* **To be done**
Check every line below for the word "handed" and copy each one that has it.

— BEGIN Exercise inputs —

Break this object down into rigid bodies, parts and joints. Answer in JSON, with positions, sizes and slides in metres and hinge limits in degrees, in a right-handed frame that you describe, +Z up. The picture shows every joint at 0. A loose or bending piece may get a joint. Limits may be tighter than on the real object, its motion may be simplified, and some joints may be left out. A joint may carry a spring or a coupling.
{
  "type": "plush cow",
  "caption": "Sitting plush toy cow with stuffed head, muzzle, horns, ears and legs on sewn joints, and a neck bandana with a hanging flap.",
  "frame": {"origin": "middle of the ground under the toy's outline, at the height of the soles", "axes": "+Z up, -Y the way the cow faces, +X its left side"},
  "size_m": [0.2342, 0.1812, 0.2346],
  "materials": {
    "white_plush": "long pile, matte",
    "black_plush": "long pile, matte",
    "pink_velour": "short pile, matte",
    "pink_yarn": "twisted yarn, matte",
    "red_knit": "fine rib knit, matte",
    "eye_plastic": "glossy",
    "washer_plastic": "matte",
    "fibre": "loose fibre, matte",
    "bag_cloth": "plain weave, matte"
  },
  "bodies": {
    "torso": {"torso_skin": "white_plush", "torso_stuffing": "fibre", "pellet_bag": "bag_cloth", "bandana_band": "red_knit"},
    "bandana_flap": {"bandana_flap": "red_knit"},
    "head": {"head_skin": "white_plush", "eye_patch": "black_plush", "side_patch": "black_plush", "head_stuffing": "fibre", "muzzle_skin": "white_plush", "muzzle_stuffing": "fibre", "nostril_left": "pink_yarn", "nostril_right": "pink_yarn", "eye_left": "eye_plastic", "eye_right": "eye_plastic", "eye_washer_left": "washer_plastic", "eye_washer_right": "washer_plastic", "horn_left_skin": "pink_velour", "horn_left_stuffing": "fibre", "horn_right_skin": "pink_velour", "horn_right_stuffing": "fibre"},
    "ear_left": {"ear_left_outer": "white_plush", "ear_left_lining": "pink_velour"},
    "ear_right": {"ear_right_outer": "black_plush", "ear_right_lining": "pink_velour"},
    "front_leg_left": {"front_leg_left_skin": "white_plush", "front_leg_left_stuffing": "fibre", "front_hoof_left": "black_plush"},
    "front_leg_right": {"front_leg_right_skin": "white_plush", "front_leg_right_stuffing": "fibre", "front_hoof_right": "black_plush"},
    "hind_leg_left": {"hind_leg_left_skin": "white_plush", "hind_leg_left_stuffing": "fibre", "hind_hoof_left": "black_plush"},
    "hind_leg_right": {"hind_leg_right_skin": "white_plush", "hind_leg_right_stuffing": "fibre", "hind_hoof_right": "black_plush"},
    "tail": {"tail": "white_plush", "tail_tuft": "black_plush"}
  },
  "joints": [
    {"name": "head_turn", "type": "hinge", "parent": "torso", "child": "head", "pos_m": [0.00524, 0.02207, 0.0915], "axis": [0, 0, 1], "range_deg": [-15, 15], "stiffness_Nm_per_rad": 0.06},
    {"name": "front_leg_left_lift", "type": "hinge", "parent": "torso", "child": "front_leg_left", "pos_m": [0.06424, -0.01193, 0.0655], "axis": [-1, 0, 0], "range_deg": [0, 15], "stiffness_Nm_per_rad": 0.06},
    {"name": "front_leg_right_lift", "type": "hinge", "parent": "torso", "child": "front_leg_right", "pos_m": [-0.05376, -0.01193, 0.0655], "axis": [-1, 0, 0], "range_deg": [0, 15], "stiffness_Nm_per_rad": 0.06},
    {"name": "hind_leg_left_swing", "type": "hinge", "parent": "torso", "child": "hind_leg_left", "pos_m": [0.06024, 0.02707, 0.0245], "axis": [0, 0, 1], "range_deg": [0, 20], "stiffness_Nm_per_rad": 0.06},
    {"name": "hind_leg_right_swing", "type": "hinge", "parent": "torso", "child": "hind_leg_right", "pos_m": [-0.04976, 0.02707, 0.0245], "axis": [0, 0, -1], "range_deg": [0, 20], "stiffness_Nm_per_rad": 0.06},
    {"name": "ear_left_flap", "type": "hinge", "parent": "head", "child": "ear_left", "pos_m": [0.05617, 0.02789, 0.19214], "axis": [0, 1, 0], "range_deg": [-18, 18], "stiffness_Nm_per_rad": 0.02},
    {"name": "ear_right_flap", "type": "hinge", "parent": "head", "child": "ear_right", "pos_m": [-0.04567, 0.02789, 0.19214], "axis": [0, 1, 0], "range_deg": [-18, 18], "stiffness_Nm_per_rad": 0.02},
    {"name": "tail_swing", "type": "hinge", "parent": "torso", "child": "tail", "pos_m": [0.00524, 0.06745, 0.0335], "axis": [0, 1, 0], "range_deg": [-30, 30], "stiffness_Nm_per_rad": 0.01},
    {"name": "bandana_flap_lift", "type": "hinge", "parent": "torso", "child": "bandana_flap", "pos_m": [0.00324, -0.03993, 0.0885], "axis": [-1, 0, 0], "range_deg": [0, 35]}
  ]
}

— END Exercise inputs —
— BEGIN Exercise inputs —

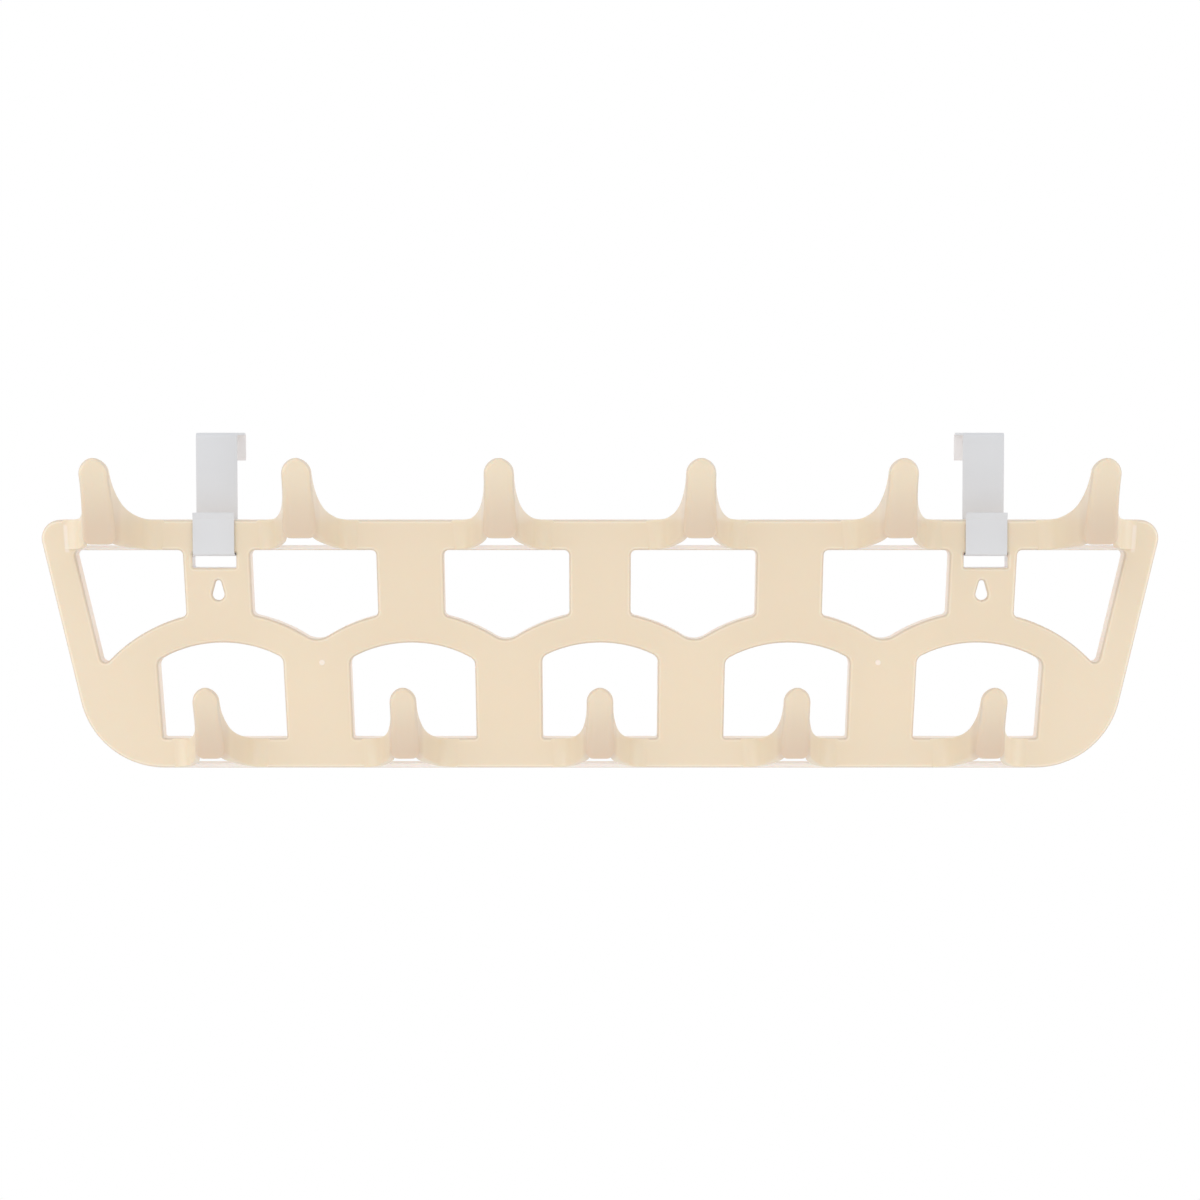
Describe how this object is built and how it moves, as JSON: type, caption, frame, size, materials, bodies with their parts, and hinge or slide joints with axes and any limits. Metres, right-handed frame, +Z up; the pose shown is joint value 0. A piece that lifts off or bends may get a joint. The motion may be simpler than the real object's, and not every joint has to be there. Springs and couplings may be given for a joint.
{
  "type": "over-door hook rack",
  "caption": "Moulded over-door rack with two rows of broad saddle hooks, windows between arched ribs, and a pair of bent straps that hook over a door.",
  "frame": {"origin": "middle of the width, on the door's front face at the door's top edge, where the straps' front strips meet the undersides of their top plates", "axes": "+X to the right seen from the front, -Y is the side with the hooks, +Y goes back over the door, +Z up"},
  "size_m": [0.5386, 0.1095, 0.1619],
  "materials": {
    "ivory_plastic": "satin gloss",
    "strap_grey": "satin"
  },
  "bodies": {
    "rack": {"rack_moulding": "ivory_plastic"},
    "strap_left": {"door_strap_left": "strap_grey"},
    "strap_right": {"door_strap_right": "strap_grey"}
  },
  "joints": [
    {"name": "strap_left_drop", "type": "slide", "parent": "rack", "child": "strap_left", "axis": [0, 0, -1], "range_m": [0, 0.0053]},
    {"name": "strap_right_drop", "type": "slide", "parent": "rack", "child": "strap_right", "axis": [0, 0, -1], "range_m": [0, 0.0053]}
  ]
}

— END Exercise inputs —
— BEGIN Exercise inputs —

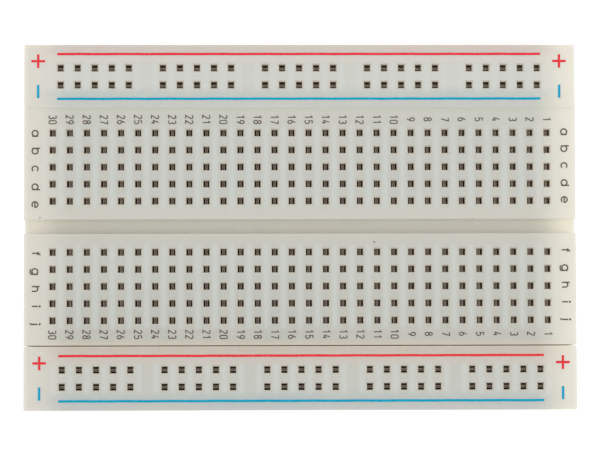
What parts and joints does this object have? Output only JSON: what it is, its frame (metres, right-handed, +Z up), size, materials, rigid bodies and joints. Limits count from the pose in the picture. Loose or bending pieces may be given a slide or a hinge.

— END Exercise inputs —

* **Output of the exercise**
Break this object down into rigid bodies, parts and joints. Answer in JSON, with positions, sizes and slides in metres and hinge limits in degrees, in a right-handed frame that you describe, +Z up. The picture shows every joint at 0. A loose or bending piece may get a joint. Limits may be tighter than on the real object, its motion may be simplified, and some joints may be left out. A joint may carry a spring or a coupling.
Describe how this object is built and how it moves, as JSON: type, caption, frame, size, materials, bodies with their parts, and hinge or slide joints with axes and any limits. Metres, right-handed frame, +Z up; the pose shown is joint value 0. A piece that lifts off or bends may get a joint. The motion may be simpler than the real object's, and not every joint has to be there. Springs and couplings may be given for a joint.
What parts and joints does this object have? Output only JSON: what it is, its frame (metres, right-handed, +Z up), size, materials, rigid bodies and joints. Limits count from the pose in the picture. Loose or bending pieces may be given a slide or a hinge.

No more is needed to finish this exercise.